Objective: The listing below should be copied in full, word for word.

Supplied data:
+---+

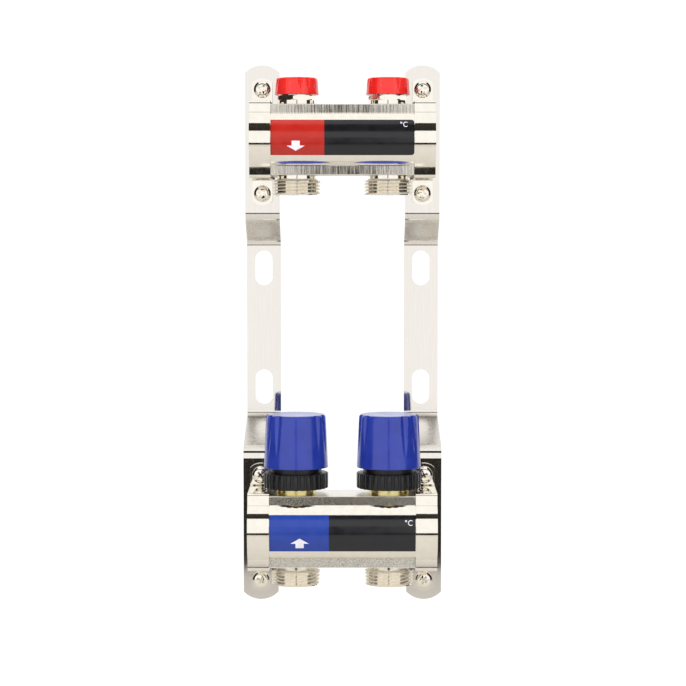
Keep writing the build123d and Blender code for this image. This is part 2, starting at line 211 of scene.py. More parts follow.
# %% Brass, steel and rubber
# Turned brass is a pale yellow metal with tool rings round the axis, about 0.3 mm apart.
turned_brass = finish("turned_brass", "#F2E29C", ("#EFDC90", "#F8ECB2"), 0.3, (0.18, 0.3), 0.003,
                      stretch=(0.05, 0.05, 1))

# Spring wire and the pin are drawn stainless steel, greyer and duller than the plating.
drawn_steel = finish("drawn_stainless_steel", "#B9B8B5", ("#AEADA9", "#C6C5C2"), 1.5, (0.2, 0.32))

# Moulded rubber for seals: nearly black, dull, with a fine 0.3 mm bloom on it.
moulded_rubber = finish("moulded_epdm_rubber", "#19191A", ("#161617", "#232324"), 0.3, (0.6, 0.8), 0.01,
                        metallic=0.0)
print("brass, steel and rubber ready")

# %% Moulded plastics
# The caps and wheels are gloss ABS. Its skin mirrors the lamps, and shrinkage after moulding
# leaves a lazy waviness of some 9 mm that bends those reflections a little.


def gloss_abs(name, dark, light):
    material = finish(name, dark, (dark, light), 9.0, (0.16, 0.24), 0.012, metallic=0.0, detail=1.0)
    shader = material.node_tree.nodes["Principled BSDF"]
    shader.inputs["IOR"].default_value = 1.54
    shader.inputs["Coat Weight"].default_value = 0.25
    shader.inputs["Coat Roughness"].default_value = 0.06
    return material


red_abs = gloss_abs("gloss_red_abs", "#E3211C", "#EA2A24")
blue_abs = gloss_abs("gloss_blue_abs", "#203396", "#25399E")

# Glass filled nylon is satin black; its skin has a fine grain, drawn here 0.5 mm coarse.
black_nylon = finish("satin_black_nylon", "#111113", ("#0F0F11", "#161618"), 0.5, (0.26, 0.38), 0.004,
                     metallic=0.0)
print("plastics ready")

# %% Printed film and inks
# The labels are polyester film, screen printed: flat colours under a satin face.


def printed_film(name, dark, light, roughness):
    return finish(name, dark, (dark, light), 5.0, (roughness - 0.03, roughness + 0.03), 0.0008,
                  metallic=0.0, detail=1.0)


black_film = printed_film("printed_film_black", "#17171A", "#1B1B1E", 0.16)
red_film = printed_film("printed_film_red", "#B12016", "#B6241A", 0.2)
blue_film = printed_film("printed_film_blue", "#1E3B97", "#223F9C", 0.2)
white_ink = printed_film("white_screen_ink", "#ECE8F2", "#F4F1F8", 0.4)
print("films ready")

# %% [markdown]
# ## Making clean meshes
#
# A mirror shows every facet, so all pieces go through one function: it merges doubles, points
# the faces outwards, shades the curves smooth and keeps true corners sharp.

# %% Turn a bmesh in millimetres into a piece


def as_piece(bm, name, materials, crease=32.0):
    bmesh.ops.remove_doubles(bm, verts=bm.verts, dist=0.002)
    bmesh.ops.recalc_face_normals(bm, faces=bm.faces)
    for face in bm.faces:
        face.smooth = True
    for edge in bm.edges:
        edge.smooth = len(edge.link_faces) == 2 and edge.calc_face_angle(pi) < radians(crease)
    bmesh.ops.scale(bm, vec=(MM, MM, MM), verts=bm.verts)
    mesh = bpy.data.meshes.new(name)
    bm.to_mesh(mesh)
    bm.free()
    piece = bpy.data.objects.new(name, mesh)
    scene.collection.objects.link(piece)
    for material in materials:
        mesh.materials.append(material)
    return piece


def join_rings(bm, one, two):
    """Faces between two rings of points. A ring that is one point many times makes triangles."""
    for k in range(len(one)):
        after = (k + 1) % len(one)
        face = [one[k], one[after], two[after], two[k]]
        face = [vert for i, vert in enumerate(face) if vert not in face[:i]]
        if len(face) > 2:
            bm.faces.new(face)


def belongs(piece, body, slot, *nodes):
    """Hang a piece on the empty of the body that carries it, and hide the solids it stands for. The slot is
    not used.
    """
    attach(piece, body)
    if nodes:
        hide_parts(*nodes)


# %% A line with rounded corners
# Points are (across, up, corner radius). The result also holds the direction at each point.
# A point just before and after each bend keeps the bend's shading off the flats beside it.


def rounded_line(corners, step=7.5):
    line = []
    for i, (a, b, radius) in enumerate(corners):
        if i in (0, len(corners) - 1):
            other = corners[1] if i == 0 else corners[-2]
            way = Vector((other[0] - a, other[1] - b)).normalized() * (1 if i == 0 else -1)
            line.append((a, b, way.x, way.y))
            continue
        before = Vector((a - corners[i - 1][0], b - corners[i - 1][1])).normalized()
        after = Vector((corners[i + 1][0] - a, corners[i + 1][1] - b)).normalized()
        turn = atan2(before.x * after.y - before.y * after.x, before.dot(after))
        reach = radius * tan(abs(turn) / 2)
        start = Vector((a, b)) - before * reach
        inward = Vector((-before.y, before.x)) * (1 if turn > 0 else -1)
        centre = start + inward * radius
        count = max(1, round(abs(turn) / radians(step)))
        guard = 0.25 if radius > 0.25 else 0.0
        room = min(hypot(a - corners[i - 1][0], b - corners[i - 1][1]),
                   hypot(corners[i + 1][0] - a, corners[i + 1][1] - b)) / 2 - reach
        if guard and room > guard:
            spot = start - before * guard
            line.append((spot.x, spot.y, before.x, before.y))
        for k in range(count + 1):
            angle = turn * k / count
            way = Vector((before.x * cos(angle) - before.y * sin(angle),
                          before.x * sin(angle) + before.y * cos(angle)))
            out = Vector((-way.y, way.x)) * (1 if turn > 0 else -1)
            spot = centre - out * radius
            line.append((spot.x, spot.y, way.x, way.y))
        if guard and room > guard:
            spot += after * guard
            line.append((spot.x, spot.y, after.x, after.y))
    return line


# %% Cut one piece out of another
# Where the two skins meet there is a new corner, so the corners are marked once more.


def cut_away(piece, cutter, crease):
    cut = piece.modifiers.new("cut", "BOOLEAN")
    cut.object = cutter
    cut.operation = "DIFFERENCE"
    cut.solver = "EXACT"
    cut.use_self = True
    bpy.context.view_layer.update()
    mesh = bpy.data.meshes.new_from_object(piece.evaluated_get(bpy.context.evaluated_depsgraph_get()))
    piece.modifiers.clear()
    piece.data = mesh
    bpy.data.objects.remove(cutter)
    bm = bmesh.new()
    bm.from_mesh(mesh)
    for edge in bm.edges:
        edge.smooth = len(edge.link_faces) == 2 and edge.calc_face_angle(pi) < radians(crease)
    bm.to_mesh(mesh)
    bm.free()


# %% [markdown]
# ## Bent sheet
#
# Brackets, clamp straps and labels are all flat blanks that were bent. They are made the same
# way here: a flat outline with its holes, sliced wherever it will bend, given its thickness,
# and then laid along a line. The bend stays even because every slice follows the line.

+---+

Result of this exercise:
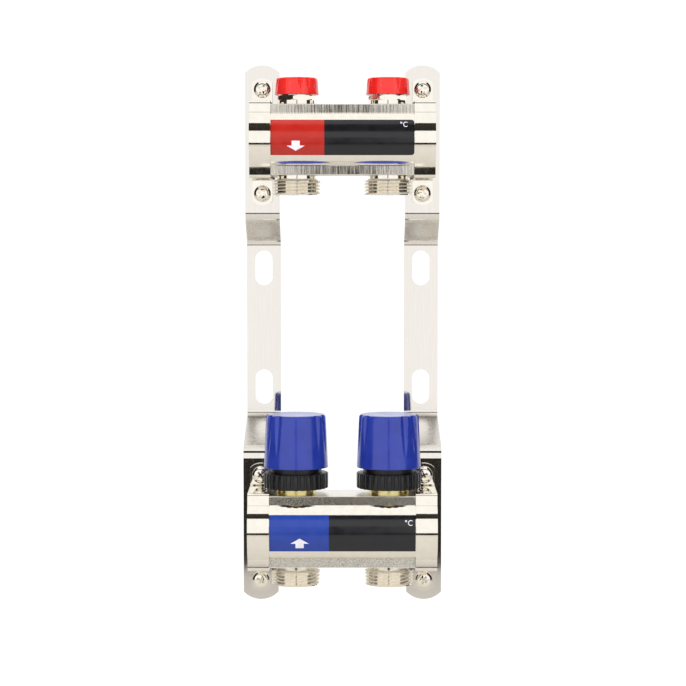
Keep writing the build123d and Blender code for this image. This is part 2, starting at line 211 of scene.py. More parts follow.
# %% Brass, steel and rubber
# Turned brass is a pale yellow metal with tool rings round the axis, about 0.3 mm apart.
turned_brass = finish("turned_brass", "#F2E29C", ("#EFDC90", "#F8ECB2"), 0.3, (0.18, 0.3), 0.003,
                      stretch=(0.05, 0.05, 1))

# Spring wire and the pin are drawn stainless steel, greyer and duller than the plating.
drawn_steel = finish("drawn_stainless_steel", "#B9B8B5", ("#AEADA9", "#C6C5C2"), 1.5, (0.2, 0.32))

# Moulded rubber for seals: nearly black, dull, with a fine 0.3 mm bloom on it.
moulded_rubber = finish("moulded_epdm_rubber", "#19191A", ("#161617", "#232324"), 0.3, (0.6, 0.8), 0.01,
                        metallic=0.0)
print("brass, steel and rubber ready")

# %% Moulded plastics
# The caps and wheels are gloss ABS. Its skin mirrors the lamps, and shrinkage after moulding
# leaves a lazy waviness of some 9 mm that bends those reflections a little.


def gloss_abs(name, dark, light):
    material = finish(name, dark, (dark, light), 9.0, (0.16, 0.24), 0.012, metallic=0.0, detail=1.0)
    shader = material.node_tree.nodes["Principled BSDF"]
    shader.inputs["IOR"].default_value = 1.54
    shader.inputs["Coat Weight"].default_value = 0.25
    shader.inputs["Coat Roughness"].default_value = 0.06
    return material


red_abs = gloss_abs("gloss_red_abs", "#E3211C", "#EA2A24")
blue_abs = gloss_abs("gloss_blue_abs", "#203396", "#25399E")

# Glass filled nylon is satin black; its skin has a fine grain, drawn here 0.5 mm coarse.
black_nylon = finish("satin_black_nylon", "#111113", ("#0F0F11", "#161618"), 0.5, (0.26, 0.38), 0.004,
                     metallic=0.0)
print("plastics ready")

# %% Printed film and inks
# The labels are polyester film, screen printed: flat colours under a satin face.


def printed_film(name, dark, light, roughness):
    return finish(name, dark, (dark, light), 5.0, (roughness - 0.03, roughness + 0.03), 0.0008,
                  metallic=0.0, detail=1.0)


black_film = printed_film("printed_film_black", "#17171A", "#1B1B1E", 0.16)
red_film = printed_film("printed_film_red", "#B12016", "#B6241A", 0.2)
blue_film = printed_film("printed_film_blue", "#1E3B97", "#223F9C", 0.2)
white_ink = printed_film("white_screen_ink", "#ECE8F2", "#F4F1F8", 0.4)
print("films ready")

# %% [markdown]
# ## Making clean meshes
#
# A mirror shows every facet, so all pieces go through one function: it merges doubles, points
# the faces outwards, shades the curves smooth and keeps true corners sharp.

# %% Turn a bmesh in millimetres into a piece


def as_piece(bm, name, materials, crease=32.0):
    bmesh.ops.remove_doubles(bm, verts=bm.verts, dist=0.002)
    bmesh.ops.recalc_face_normals(bm, faces=bm.faces)
    for face in bm.faces:
        face.smooth = True
    for edge in bm.edges:
        edge.smooth = len(edge.link_faces) == 2 and edge.calc_face_angle(pi) < radians(crease)
    bmesh.ops.scale(bm, vec=(MM, MM, MM), verts=bm.verts)
    mesh = bpy.data.meshes.new(name)
    bm.to_mesh(mesh)
    bm.free()
    piece = bpy.data.objects.new(name, mesh)
    scene.collection.objects.link(piece)
    for material in materials:
        mesh.materials.append(material)
    return piece


def join_rings(bm, one, two):
    """Faces between two rings of points. A ring that is one point many times makes triangles."""
    for k in range(len(one)):
        after = (k + 1) % len(one)
        face = [one[k], one[after], two[after], two[k]]
        face = [vert for i, vert in enumerate(face) if vert not in face[:i]]
        if len(face) > 2:
            bm.faces.new(face)


def belongs(piece, body, slot, *nodes):
    """Hang a piece on the empty of the body that carries it, and hide the solids it stands for. The slot is
    not used.
    """
    attach(piece, body)
    if nodes:
        hide_parts(*nodes)


# %% A line with rounded corners
# Points are (across, up, corner radius). The result also holds the direction at each point.
# A point just before and after each bend keeps the bend's shading off the flats beside it.


def rounded_line(corners, step=7.5):
    line = []
    for i, (a, b, radius) in enumerate(corners):
        if i in (0, len(corners) - 1):
            other = corners[1] if i == 0 else corners[-2]
            way = Vector((other[0] - a, other[1] - b)).normalized() * (1 if i == 0 else -1)
            line.append((a, b, way.x, way.y))
            continue
        before = Vector((a - corners[i - 1][0], b - corners[i - 1][1])).normalized()
        after = Vector((corners[i + 1][0] - a, corners[i + 1][1] - b)).normalized()
        turn = atan2(before.x * after.y - before.y * after.x, before.dot(after))
        reach = radius * tan(abs(turn) / 2)
        start = Vector((a, b)) - before * reach
        inward = Vector((-before.y, before.x)) * (1 if turn > 0 else -1)
        centre = start + inward * radius
        count = max(1, round(abs(turn) / radians(step)))
        guard = 0.25 if radius > 0.25 else 0.0
        room = min(hypot(a - corners[i - 1][0], b - corners[i - 1][1]),
                   hypot(corners[i + 1][0] - a, corners[i + 1][1] - b)) / 2 - reach
        if guard and room > guard:
            spot = start - before * guard
            line.append((spot.x, spot.y, before.x, before.y))
        for k in range(count + 1):
            angle = turn * k / count
            way = Vector((before.x * cos(angle) - before.y * sin(angle),
                          before.x * sin(angle) + before.y * cos(angle)))
            out = Vector((-way.y, way.x)) * (1 if turn > 0 else -1)
            spot = centre - out * radius
            line.append((spot.x, spot.y, way.x, way.y))
        if guard and room > guard:
            spot += after * guard
            line.append((spot.x, spot.y, after.x, after.y))
    return line


# %% Cut one piece out of another
# Where the two skins meet there is a new corner, so the corners are marked once more.


def cut_away(piece, cutter, crease):
    cut = piece.modifiers.new("cut", "BOOLEAN")
    cut.object = cutter
    cut.operation = "DIFFERENCE"
    cut.solver = "EXACT"
    cut.use_self = True
    bpy.context.view_layer.update()
    mesh = bpy.data.meshes.new_from_object(piece.evaluated_get(bpy.context.evaluated_depsgraph_get()))
    piece.modifiers.clear()
    piece.data = mesh
    bpy.data.objects.remove(cutter)
    bm = bmesh.new()
    bm.from_mesh(mesh)
    for edge in bm.edges:
        edge.smooth = len(edge.link_faces) == 2 and edge.calc_face_angle(pi) < radians(crease)
    bm.to_mesh(mesh)
    bm.free()


# %% [markdown]
# ## Bent sheet
#
# Brackets, clamp straps and labels are all flat blanks that were bent. They are made the same
# way here: a flat outline with its holes, sliced wherever it will bend, given its thickness,
# and then laid along a line. The bend stays even because every slice follows the line.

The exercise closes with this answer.